At cinemas, though they have centralised some of the same back office tasks, most sites still look after their own day to day operations through their Theatre Management System (TMS). Everything from building playlists and schedules, to moving content between screens, to monitoring hardware is done at site level by countless cinema managers, with all the cost and potential for error that involves.
Could, and should, cinemas centralise more of these operations?
Improve head office visibility
Where a TMS can show a site manager all the activity for their screens, and flag potential show-stopping errors days in advance, head office can only wait and react to issues as they occur. If, for example, a site left their content transfers until the night before, it would leave head office little time to help them resolve any issues before screenings resumed the next morning. Shifting this content monitoring to head office would allow one team to proactively resolve issues across the entire estate with time to spare, and allow faster response times to things like KDM requests, which are already usually dealt with at head office.
If cinemas centralise their hardware monitoring as well, they can ensure equipment is all functioning properly, and quickly deploy engineers where they are needed most. Additionally, they can optimise their inventory management (projector lightbulbs, etc.), plan replacements/repairs around convenience rather than emergencies, and reduce their storage needs, as they would see when components are due for replacement and only order them when they are actually needed.
Minimise human error
Each individual site currently builds their own schedules, populating their screens with ads, trailers, and features which all have their own complex interdependencies and contractual obligations. Every piece of content that is scheduled is a duplication of another site’s efforts and creates another opportunity for something to go wrong. We all know what kind of PR damage the wrong trailer in front of a family feature can cause. Moving control over means reducing the amount of human touch points (and thus potential for errors) from hundreds to just the few on the central team.
Eliminate manual tasks
As well as pre-show, playlist and schedule management, an enterprise TMS could provide central KDM delivery and automate reporting.

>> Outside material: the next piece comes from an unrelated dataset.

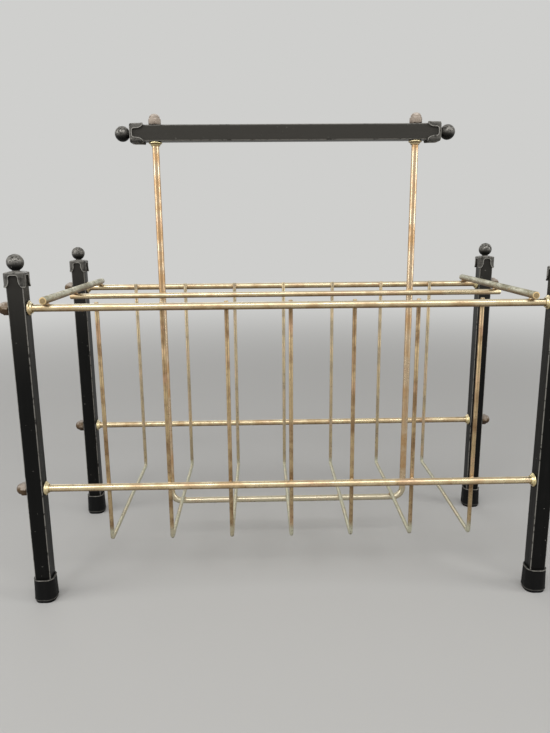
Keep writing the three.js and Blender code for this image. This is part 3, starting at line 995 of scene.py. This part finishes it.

Generating these proof of play reports at site level is currently resource intensive and costly, and getting KDMs onto the right screen servers can be a clunky process involving email and multiple transfers. Automating KDM delivery and running estate-wide reports at head office eliminates manual efforts (and minimises errors) at site level, which frees up on-site staff to focus on more important tasks, like building relationships with their customers.

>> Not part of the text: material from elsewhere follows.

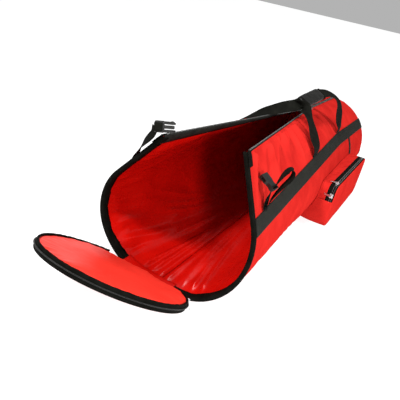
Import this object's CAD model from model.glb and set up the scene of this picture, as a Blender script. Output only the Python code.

Optimise the use of your data
Analysing statistics at a site level only provides cinema managers with part of the answer to making better business decisions. However, analysing the same statistics across an entire estate can lead to surprising discoveries that can drive efficiencies. Enterprise hardware monitoring, for example, can alert head office that certain combinations of equipment cause more errors than others, so they can easily optimise their configurations.
Consistency across sites
Achieving uniformity across an estate can strengthen brand reputation, but rolling out changes quickly can sometimes prove challenging. With an enterprise TMS, changes to the pre-show, for instance if an ad campaign is pulled or updated, can all be made once and pushed down to the relevant sites. A centralised pre-show also gives head-office control over its length, and makes it easier to target regional content correctly.

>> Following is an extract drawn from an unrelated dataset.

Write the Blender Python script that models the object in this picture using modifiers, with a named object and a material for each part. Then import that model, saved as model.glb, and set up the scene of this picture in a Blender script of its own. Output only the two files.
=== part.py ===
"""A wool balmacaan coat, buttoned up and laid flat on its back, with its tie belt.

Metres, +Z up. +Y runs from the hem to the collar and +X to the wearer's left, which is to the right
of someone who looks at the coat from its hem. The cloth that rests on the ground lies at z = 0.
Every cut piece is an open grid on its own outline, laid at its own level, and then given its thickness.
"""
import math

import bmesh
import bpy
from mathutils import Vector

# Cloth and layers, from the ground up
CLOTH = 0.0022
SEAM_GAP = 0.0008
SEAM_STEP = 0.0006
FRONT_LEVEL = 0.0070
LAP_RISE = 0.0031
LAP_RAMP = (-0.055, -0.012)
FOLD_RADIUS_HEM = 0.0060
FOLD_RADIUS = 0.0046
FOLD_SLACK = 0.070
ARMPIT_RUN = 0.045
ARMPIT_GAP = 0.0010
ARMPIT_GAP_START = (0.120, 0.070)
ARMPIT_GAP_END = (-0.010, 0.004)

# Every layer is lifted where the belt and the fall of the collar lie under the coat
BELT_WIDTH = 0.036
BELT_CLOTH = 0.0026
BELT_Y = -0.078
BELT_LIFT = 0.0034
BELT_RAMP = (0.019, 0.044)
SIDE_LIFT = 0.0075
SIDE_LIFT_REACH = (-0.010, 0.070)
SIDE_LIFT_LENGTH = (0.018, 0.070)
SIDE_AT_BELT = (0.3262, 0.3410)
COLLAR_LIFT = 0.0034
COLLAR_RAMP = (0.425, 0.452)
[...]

But what about the potential disadvantages of centralisation?
Can cinemas still benefit from local input?
Cinemas are an important part of many communities, and often pride themselves on showing the right content for their audiences. Centralising scheduling runs the risk of showing content that isn’t optimised to the area and missing out on customers who might have been tempted by content hand-picked by their local cinema manager. This risk can easily be mitigated by allowing cinema managers to continue scheduling a portion of their screenings, or allowing them to override head office suggestions in certain circumstances. Maintaining their cinema’s reputation as a community hub can also prove possible through data analysis, if head office can correctly identify high-performing content and continue adding it to regional programs.
Can cinemas keep morale up?
Whenever autonomy is taken from local teams, there is a danger of making them feel like they aren’t empowered to make any decisions. Yes tasks associated with building playlists may be removed, but these are mostly administrative, and moving them to head office gives staff the opportunity to spend time on more rewarding work. Giving managers more time to be managers, instead of administrators, means they can spend more time understanding their community, figuring out what their customers want, how best to provide it, and conducting research into what content and marketing the local community responds to.
Can cinemas hold on to site level skills?
To prevent staff from becoming too out of practice with their TMSs, head office can encourage sites to take advantage of any training their TMS provider offers. AAM, for example, provides extensive user guides and video tutorials online to ensure cinemas get the most out of their software.
So should cinemas centralise more operations?
Let’s return to our original question- would centralising more operations add significant value or significantly reduce costs for cinemas?
In short, yes! Reducing the resources needed to manage content, run reporting, and deal with errors can present significant cost reductions to a cinema chain. And cutting down on the need for emergency engineer callouts, as well as boosting equipment performance through statistical analysis could have an immediate effect on business expenses.
The added value is derived partly from the deeper relationships cinemas can form with audiences by delivering consistently faultless customer experiences. With staff released from back office responsibilities, they can spend time on more valuable tasks (like looking after their customers, or managing new revenue generating technologies), and fewer errors with showings mean fewer complaints. And even more value is added for head office because they can ensure their estate is always running exactly as they want it.